Flip your square over and snip a little hole in the fabric making sure not to cut the fabric in the front.  Cut around it leaving about 1/2" from your sewing lines.  This will cut out on excess weight to the quilt.  You do not want to cut too close because this quilt is going to fray some and you want to leave a little room for that.

Put your next square on top and turn a little off kilter and sew it on.

Don't forget to snip the backing off after each piece that you sew on. 

Place the last square on top, sew, and snip

Once you have set your squares the way you like them, you are going to sew them in rows with 4 blocks each.  

After all of your squares are sewn into rows, you now can sew the rows together.

You are now ready for your borders!

Cut 4 strips of your border fabric at 3.5" and then trim off selvage

Measure 2 border pieces by the length of middle of your quilt.  This is how I do it, I just make sure it is totally flat, set my border strips on top, and cut at the right length.

Sew the border on opposites sides of the quilt.  The border is cut to the size it needs to be so make sure that you are adjusting accordingly when you are sewing, you will end up with major puckers if you are off on your borders.  Oh and... I don't use pins... "gasp".  That is probably the reason that I feel like such a slacker when it comes to quilting.

Now cut the remaining 2 border pieces to the length of the quilt with the added borders.

Yippee your top is now done!!!  You are ready to baste.  I use basting spray which I love but you can baste whichever way you like.  

I began by quilting directly over my lines that I had already sewn around each one of the squares.

Next I stitched in the "ditch" down each row, I used fabric chalk to draw in a line that I would follow through the border to the end.

I started in the middle row and worked my way out.

I sewed down the "ditch"

Then a 1/4" to the right of the center

Then a 1/4" left of the center

This what it looks like once your lines are completed.

Once you have completed quilting it, you can now cut off your excess batting and backing and bind it!  Almost there!!!

Cut 5 strips at 2.5".  4 strips will work, but it is really close.  I am not going to go into a lot of detail on the binding of this quilt, but I left my binding raw so I wanted to show you how I did it.  All of the bindings that I have done I have done fully by machine.  I know that a hand sewn binding is so much neater and more professional, but when I get to this point, I just want the thing finished, so I take the easy way out.  I printed out this binding tutorial here and I use it with every quilt I make.

I sewed my folded binding with the creased edge to the outside of the quilt.  If you were going to do a normal binding, you would do the opposite.

When I pulled the binding to the front side of the quilt, the raw edges were exposed, once I washed it, the borders frayed like the rest of the raw edges of the quilt.

Here it is, out of the dryer with all of the fraying clipped nice and neat.  There will be a ton to clip once you take it out of the dryer, but I love the raw edge look.

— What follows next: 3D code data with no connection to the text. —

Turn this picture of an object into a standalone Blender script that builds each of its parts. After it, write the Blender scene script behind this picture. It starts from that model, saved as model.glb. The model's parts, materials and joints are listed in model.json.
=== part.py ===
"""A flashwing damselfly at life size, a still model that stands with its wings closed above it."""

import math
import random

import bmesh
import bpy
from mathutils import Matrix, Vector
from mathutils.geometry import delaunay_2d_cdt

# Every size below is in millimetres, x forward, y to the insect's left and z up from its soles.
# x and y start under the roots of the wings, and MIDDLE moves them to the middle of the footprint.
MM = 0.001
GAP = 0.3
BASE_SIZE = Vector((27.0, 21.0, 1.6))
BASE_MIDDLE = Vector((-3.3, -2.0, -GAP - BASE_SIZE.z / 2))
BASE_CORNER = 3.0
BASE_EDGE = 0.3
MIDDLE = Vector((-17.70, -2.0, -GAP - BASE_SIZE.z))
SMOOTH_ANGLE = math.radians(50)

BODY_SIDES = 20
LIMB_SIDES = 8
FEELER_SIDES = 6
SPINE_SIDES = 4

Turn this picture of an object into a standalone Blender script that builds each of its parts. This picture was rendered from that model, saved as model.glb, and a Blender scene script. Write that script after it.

Good luck!  Please email me if you have any questions.  If you choose to make the quilt send me pictures of it completed, I would love to see them...



  1. did you make up that pattern? wow you are talented! great post,

  2. K. You put the batting and the backing on before you sewed all the middle line things right? What does basting mean? Is that the middle sewing you did or what? *sigh* I'm so weird... but I wanna make a quilt like this! I love this style!! :)

  3. Yes Ronda, I put the batting and backing on before sewing the middle things. I realized while I was doing the tutorial that I could have made 3 or 4 tutorials out of it because if you weren't a quilter you might not know what I was talking about. Basting means putting the top, batting, and backing together. Because I quilted this straightline, you can just pin it. First lay down your backing with the print facing the ground and straighten it out so there are no wrinkles. Then lay the batting on top of it, and smooth out the wrinkles. Then lay the top on the top of that with the pattern facing you and smooth out all wrinkles. Then you are going to pin it all together every 2 inches with baby pins. Make sure not to put the pins close to where you are going to sew so you won't have to remove them until you are done. Start in the middle and work your way out. I hope this make sense, if not email me... ... I will respond fairly quickly. I prefer basting with a basting spray which is kind of a spray glue but it makes my floor kind of sticky... lol! You can find this at any Joanns or sewing store. With the spray, I first lay out the batting, then I lay the backing down with face up and I roll it half way down. I will squat in the middle of the quilt and spray about 5 inches and slowly smooth the quilt over the spray making sure not to have wrinkles. Once I am done with one side I turn around and roll the other side back and do the same thing. Then I flip it over and put the top on face up and do the same thing. I kind of showed a photo on the tutorial under the quick basting note that I wrote.

  4. Oh and Bonnie, yes, I did make this quilt up myself. I am sure there is someone out there that has made one similar, but I haven't seen this exact one yet. It was fun making something up, gives me something to do with all of the extra fabrics that I have... What to do next...

  5. I am going to try this with some of my homeless fabrics leftover from other projects.

  6. Beautiful modern quilt! Thank you for the great tutorial. I have never made a quilt, but very interested in trying (so far got quite a lot of books, fabric and some tools). I like the raw edges and it seems like a cool way to get started, because it doesn't matter so much if it's not perfect - the actual quilting doesn't look too daunting either! - Have to give this a try :)

  7. Did you wash all of your fabric first?